A large part of it is simply the story, which is far more serialized than you might expect. The movies are chapters in a single, ongoing epic that continually draws upon the past in ways that are immensely satisfying if you start from the beginning (and that includes Tokyo Drift, which is so bad that none of the first two films’ stars appeared in it, other than the briefest of cameos by Diesel). The characters and their relationships evolve, of course, but there’s so much more: Bad guys become good guys; characters die but then mysteriously return from the dead three movies later; an increasing number of bald action superstars join the cast. Most importantly, the Fast & Furious films are absolutely genius in taking moments from previous films, then retextualizing them for jaw-dropping twists whose impact is maximized — or wholly dependent on — having seen those original scenes.
If you have any awareness of pop culture, chances are you’ve seen the trailers for the recent F&F movies, and chances are you know they’ve mostly left the street racing behind long ago, but there’s a real joy in meeting Dom, Brian, Letty and the rest of Dom’s crew as a gang of petty thieves and street racers, and watching them slowly evolve into an elite team of superspies who have saved the world on multiple occasions, usually through a great deal of car-based superheroics.
For example, if you watch Furious 7, you’ll see Tej (Chris “Ludacris” Bridges) hack into the security systems of an Abu Dhabi mega-hotel with a device that hijacks every single camera in the world. But these scenes are significantly more entertaining if you’ve seen 2 Fast 2 Furious, where he’s merely a good mechanic. Seeing these guys literally drive cars out of an airplane and parachute onto a windy European highway to chase terrorists is ridiculous and ridiculously cool, but it’s a much richer viewing experience when you’ve been with them from the beginning, when their biggest problems were winning street races.

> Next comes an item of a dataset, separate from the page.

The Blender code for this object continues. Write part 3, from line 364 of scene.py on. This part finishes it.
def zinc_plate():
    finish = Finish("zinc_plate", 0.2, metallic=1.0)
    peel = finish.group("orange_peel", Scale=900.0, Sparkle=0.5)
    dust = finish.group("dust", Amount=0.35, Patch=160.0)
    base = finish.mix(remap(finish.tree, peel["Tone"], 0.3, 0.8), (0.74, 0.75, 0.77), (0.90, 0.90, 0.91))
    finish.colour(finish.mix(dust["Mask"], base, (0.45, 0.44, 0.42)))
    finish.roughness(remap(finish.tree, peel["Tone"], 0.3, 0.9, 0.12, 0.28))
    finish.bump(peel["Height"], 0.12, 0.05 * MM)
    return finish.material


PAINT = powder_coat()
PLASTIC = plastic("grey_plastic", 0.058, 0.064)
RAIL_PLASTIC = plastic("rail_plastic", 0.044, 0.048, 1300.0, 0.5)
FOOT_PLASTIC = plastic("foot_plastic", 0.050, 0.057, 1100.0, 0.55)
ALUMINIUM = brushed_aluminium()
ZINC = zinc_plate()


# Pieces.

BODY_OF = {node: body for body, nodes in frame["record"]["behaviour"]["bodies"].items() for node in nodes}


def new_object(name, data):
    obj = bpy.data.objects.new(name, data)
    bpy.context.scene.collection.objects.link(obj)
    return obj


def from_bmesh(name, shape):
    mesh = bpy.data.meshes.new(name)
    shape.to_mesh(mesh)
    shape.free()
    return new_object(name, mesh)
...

There’s still more. After enduring the diminishing returns of the first three films, you’ll cheer more loudly when Diesel and the main cast return for Fast & Furious, and you’ll appreciate how these small-budget street racing flicks improbably evolved into billion-dollar-grossing box office smashes more largely. If nothing else, although Paul Walker’s Brian isn’t the most nuanced of characters, the more time you spend with him, the more emotional impact his beautiful, genuinely moving send-off will have in Furious 7, after Walker’s tragic death in 2013.
I’ve seen this scene a dozen times, and it never fails to make my eyes well up. Not to mention, as the final moment of that original two-day F&F binge, it made me, a person who had never once cared about the actor just 48 hours prior, straight-up sob. I’m also not posting the scene so I won’t spoil it in hopes you heed my advice. So enjoy the rad trailer for Furious 7 instead.

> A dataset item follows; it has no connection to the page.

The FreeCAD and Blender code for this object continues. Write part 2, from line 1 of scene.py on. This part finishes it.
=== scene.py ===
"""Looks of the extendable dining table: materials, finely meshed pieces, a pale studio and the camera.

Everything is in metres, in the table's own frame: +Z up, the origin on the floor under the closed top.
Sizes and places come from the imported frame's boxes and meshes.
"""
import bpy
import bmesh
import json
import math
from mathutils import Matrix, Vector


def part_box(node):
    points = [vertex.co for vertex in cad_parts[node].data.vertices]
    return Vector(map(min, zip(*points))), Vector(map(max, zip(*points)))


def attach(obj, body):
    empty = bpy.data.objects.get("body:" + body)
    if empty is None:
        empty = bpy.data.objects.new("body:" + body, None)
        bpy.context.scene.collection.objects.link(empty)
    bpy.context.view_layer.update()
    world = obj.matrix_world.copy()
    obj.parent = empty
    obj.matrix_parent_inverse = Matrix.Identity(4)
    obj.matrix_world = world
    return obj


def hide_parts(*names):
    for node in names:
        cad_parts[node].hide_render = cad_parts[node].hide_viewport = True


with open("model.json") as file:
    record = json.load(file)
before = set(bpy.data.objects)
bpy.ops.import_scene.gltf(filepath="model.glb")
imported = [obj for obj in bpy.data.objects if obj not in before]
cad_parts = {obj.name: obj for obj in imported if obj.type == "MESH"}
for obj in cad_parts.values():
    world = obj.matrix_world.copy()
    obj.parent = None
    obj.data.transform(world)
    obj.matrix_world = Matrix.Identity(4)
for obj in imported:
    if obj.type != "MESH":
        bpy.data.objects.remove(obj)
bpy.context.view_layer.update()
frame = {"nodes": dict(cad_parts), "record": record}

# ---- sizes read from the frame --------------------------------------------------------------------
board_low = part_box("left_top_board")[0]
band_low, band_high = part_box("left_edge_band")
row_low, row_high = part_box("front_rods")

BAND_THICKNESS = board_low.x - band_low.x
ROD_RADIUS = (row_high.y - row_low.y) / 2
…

In essence, the Fast & Furious franchise is much, much more than the sum of its parts, but only when you watch all the movies in their proper order. Unfortunately, there’s no one-stop site to stream them all — your best bet is to rent or buy them on Amazon or iTunes, the latter of which offers a bundle of the eight core films for an extremely reasonable $50. In these trying times, I beg you, please let the Fast & Furious movies into your life. They won’t save your soul, but there’s a reason Dame Helen Mirren has cheerfully made multiple cameos in them as Jason Statham’s character’s mother, and that’s because they’re just great fun.
Now go, and may the blessings of Dominic Toretto be upon thee.